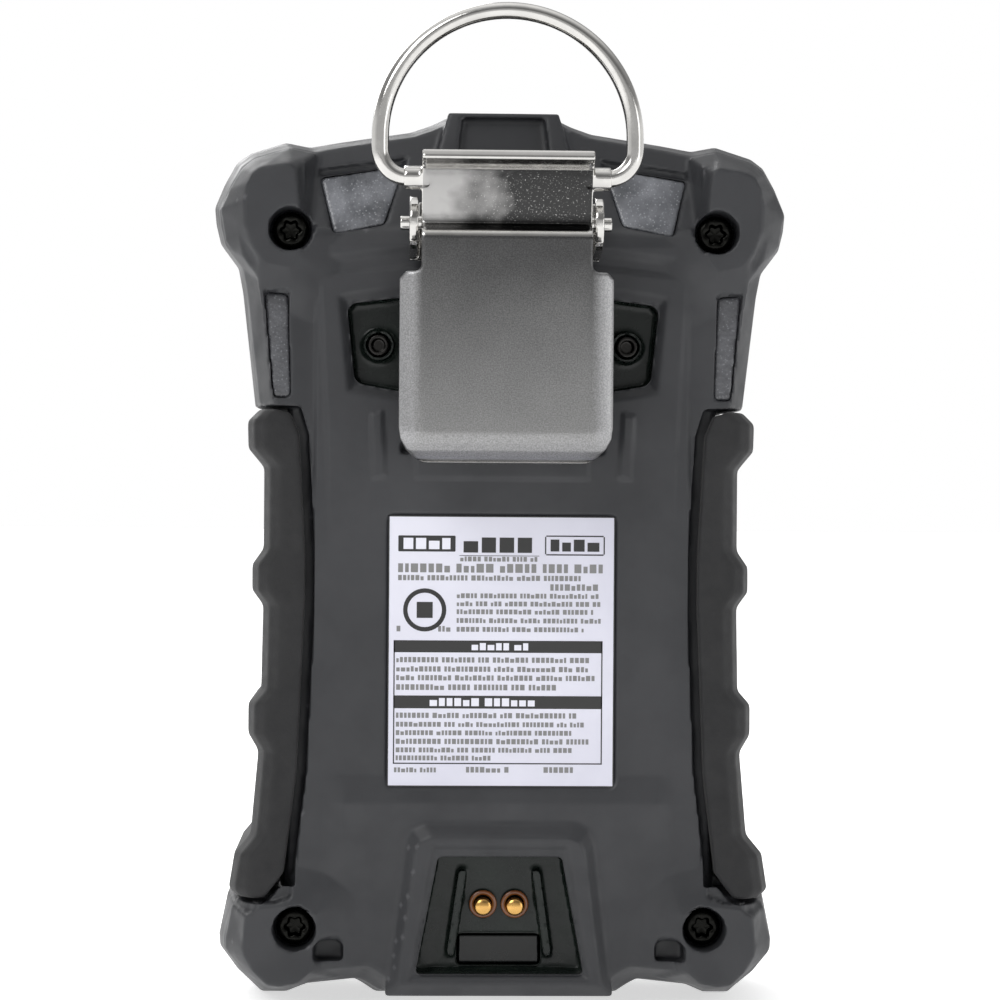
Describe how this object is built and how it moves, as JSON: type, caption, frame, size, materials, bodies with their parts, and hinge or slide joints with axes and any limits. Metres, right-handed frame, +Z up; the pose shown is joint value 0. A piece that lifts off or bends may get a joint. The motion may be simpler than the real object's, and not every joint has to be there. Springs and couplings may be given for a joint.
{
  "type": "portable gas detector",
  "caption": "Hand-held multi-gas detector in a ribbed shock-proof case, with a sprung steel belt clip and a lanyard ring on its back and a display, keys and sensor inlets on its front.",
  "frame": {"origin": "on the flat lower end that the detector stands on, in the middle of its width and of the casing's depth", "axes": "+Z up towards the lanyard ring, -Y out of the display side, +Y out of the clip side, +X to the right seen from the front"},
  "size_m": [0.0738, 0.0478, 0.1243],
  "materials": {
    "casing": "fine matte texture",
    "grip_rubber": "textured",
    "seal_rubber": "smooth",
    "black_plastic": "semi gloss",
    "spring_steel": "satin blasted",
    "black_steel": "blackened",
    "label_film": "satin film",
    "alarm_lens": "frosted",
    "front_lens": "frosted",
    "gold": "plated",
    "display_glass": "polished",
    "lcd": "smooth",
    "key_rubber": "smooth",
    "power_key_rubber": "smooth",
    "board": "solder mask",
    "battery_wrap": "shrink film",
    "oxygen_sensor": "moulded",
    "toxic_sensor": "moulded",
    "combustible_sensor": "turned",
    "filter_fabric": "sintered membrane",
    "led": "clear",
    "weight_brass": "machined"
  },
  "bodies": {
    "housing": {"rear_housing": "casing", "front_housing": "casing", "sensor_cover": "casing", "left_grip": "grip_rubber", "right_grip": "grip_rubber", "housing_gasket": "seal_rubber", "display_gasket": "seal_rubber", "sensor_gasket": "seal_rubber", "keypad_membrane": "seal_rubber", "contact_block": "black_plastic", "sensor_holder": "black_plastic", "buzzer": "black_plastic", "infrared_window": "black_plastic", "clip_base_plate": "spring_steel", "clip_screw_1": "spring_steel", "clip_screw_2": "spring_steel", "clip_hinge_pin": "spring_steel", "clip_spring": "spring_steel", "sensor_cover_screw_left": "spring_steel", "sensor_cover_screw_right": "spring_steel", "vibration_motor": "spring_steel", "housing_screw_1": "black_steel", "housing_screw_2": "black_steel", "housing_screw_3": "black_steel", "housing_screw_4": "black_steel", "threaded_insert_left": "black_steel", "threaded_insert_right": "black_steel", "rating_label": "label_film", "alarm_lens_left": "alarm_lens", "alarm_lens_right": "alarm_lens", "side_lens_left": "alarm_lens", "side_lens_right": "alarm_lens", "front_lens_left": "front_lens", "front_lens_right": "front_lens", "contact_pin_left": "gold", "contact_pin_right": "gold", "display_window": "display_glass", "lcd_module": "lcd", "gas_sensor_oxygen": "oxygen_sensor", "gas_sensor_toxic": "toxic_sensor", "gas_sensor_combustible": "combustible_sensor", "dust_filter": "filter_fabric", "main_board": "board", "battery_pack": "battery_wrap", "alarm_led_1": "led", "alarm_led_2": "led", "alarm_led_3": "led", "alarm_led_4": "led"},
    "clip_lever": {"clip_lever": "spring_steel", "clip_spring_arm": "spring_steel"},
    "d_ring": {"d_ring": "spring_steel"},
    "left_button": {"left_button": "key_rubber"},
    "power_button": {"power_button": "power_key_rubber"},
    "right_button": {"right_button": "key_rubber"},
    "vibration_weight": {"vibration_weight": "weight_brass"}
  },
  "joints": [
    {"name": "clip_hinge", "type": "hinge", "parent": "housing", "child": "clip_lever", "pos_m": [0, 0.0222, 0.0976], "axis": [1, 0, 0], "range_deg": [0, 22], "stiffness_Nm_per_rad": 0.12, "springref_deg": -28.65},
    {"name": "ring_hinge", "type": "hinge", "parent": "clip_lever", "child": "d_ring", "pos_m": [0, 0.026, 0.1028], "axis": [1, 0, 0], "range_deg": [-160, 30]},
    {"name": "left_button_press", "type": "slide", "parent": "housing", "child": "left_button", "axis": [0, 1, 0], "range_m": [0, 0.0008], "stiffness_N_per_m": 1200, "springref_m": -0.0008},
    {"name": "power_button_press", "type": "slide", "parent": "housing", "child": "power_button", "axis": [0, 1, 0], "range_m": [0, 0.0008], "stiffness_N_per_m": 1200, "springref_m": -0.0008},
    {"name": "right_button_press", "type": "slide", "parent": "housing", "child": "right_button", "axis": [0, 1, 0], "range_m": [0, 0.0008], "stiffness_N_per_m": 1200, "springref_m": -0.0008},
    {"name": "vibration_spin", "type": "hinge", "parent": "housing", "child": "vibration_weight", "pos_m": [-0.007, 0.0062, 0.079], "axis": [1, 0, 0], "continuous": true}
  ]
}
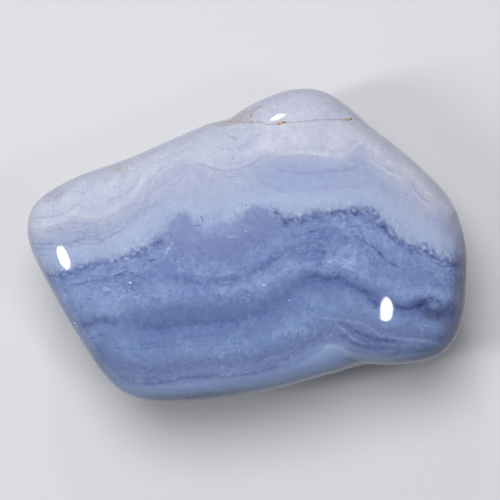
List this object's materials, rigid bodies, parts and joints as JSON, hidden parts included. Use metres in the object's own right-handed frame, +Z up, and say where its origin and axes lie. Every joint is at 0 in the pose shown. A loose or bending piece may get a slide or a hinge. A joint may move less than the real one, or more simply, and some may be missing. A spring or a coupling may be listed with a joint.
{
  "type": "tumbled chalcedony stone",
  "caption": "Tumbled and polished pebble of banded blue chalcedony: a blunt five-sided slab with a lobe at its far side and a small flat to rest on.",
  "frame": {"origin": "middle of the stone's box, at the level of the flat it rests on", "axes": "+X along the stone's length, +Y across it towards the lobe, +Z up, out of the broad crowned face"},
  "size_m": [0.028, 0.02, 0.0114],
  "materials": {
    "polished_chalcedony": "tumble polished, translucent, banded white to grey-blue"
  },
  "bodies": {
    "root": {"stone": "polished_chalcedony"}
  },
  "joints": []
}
========
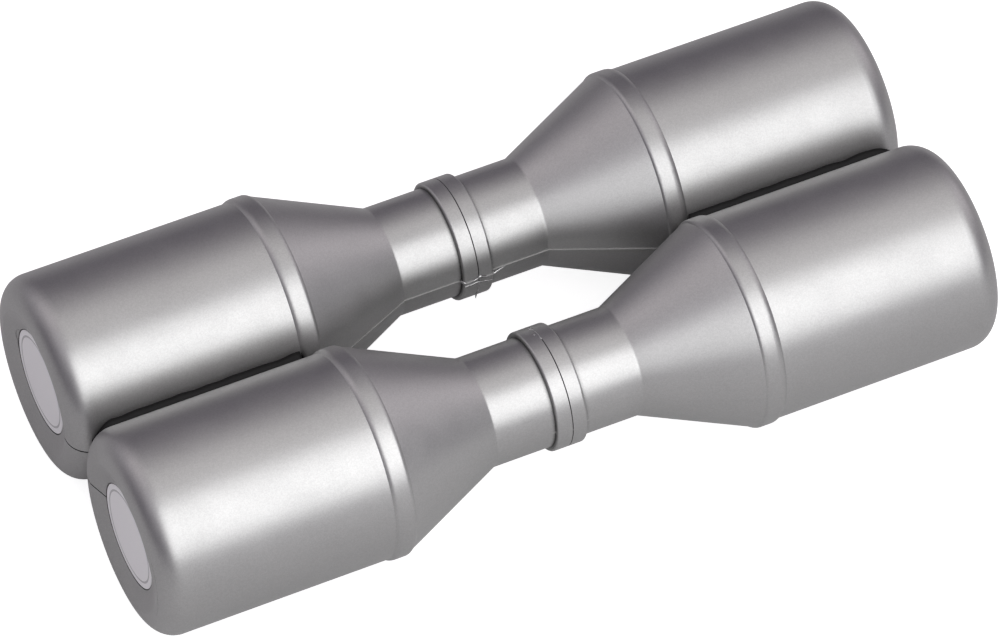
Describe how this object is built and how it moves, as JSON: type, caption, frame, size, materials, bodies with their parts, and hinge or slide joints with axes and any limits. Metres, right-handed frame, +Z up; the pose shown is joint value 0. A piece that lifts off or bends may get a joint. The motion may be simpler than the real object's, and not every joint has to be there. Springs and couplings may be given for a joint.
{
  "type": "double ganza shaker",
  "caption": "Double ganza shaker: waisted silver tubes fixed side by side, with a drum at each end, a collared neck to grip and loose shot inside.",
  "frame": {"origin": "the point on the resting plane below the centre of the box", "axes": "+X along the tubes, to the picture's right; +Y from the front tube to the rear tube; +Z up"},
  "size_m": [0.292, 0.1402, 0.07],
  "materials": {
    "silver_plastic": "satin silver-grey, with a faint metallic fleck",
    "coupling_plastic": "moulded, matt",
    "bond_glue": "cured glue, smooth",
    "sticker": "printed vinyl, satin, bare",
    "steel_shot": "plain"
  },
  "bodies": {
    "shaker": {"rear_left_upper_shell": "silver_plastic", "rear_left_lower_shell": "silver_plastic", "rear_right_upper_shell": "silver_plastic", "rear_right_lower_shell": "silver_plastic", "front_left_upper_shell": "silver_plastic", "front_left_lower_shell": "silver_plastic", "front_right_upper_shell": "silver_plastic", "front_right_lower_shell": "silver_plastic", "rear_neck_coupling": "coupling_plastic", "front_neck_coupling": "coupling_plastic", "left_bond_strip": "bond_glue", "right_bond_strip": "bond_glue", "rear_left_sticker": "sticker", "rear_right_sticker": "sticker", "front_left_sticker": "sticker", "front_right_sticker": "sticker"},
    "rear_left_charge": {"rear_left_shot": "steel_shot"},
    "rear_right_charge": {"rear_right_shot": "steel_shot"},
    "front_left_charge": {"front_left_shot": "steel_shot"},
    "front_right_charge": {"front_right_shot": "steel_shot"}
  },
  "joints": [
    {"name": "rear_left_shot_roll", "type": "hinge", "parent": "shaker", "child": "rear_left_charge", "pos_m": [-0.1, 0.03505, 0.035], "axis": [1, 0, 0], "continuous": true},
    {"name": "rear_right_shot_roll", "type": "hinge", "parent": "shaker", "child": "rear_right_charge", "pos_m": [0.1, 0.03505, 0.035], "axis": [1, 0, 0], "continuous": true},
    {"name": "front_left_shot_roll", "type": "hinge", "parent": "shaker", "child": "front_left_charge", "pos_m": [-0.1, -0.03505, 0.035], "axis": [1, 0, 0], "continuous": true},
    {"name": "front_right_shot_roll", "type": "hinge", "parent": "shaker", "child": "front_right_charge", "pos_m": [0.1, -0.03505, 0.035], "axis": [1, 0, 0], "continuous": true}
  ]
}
========
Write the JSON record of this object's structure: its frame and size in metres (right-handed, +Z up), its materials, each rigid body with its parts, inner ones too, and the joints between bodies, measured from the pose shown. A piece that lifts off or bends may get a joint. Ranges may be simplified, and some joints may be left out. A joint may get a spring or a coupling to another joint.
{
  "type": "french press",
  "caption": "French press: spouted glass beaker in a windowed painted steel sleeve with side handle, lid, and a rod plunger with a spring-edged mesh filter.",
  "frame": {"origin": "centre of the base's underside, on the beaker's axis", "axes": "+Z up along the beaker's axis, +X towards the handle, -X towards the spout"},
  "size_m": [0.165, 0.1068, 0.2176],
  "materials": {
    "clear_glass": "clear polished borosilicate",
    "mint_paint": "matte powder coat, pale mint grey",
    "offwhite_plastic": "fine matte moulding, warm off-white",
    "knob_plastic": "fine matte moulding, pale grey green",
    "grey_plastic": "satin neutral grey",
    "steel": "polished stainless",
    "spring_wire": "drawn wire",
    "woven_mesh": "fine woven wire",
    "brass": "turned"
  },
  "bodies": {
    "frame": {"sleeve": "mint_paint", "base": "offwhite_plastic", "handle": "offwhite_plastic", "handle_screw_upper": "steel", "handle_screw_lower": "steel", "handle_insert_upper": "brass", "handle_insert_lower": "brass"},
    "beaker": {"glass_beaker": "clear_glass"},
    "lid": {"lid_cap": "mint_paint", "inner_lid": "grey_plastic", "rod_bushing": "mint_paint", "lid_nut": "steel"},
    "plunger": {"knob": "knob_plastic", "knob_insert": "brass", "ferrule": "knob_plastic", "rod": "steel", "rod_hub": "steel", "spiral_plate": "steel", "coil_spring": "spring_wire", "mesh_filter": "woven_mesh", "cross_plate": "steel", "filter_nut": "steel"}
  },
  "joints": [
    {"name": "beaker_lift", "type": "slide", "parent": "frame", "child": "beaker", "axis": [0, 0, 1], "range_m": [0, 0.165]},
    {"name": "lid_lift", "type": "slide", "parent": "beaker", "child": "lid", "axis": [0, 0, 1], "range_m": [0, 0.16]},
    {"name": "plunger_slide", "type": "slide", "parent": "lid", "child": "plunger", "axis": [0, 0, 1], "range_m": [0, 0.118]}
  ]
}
========
Work to do — Lines containing the word "loose" must all be returned from the material above.

Result of this exercise —
List this object's materials, rigid bodies, parts and joints as JSON, hidden parts included. Use metres in the object's own right-handed frame, +Z up, and say where its origin and axes lie. Every joint is at 0 in the pose shown. A loose or bending piece may get a slide or a hinge. A joint may move less than the real one, or more simply, and some may be missing. A spring or a coupling may be listed with a joint.
  "caption": "Double ganza shaker: waisted silver tubes fixed side by side, with a drum at each end, a collared neck to grip and loose shot inside.",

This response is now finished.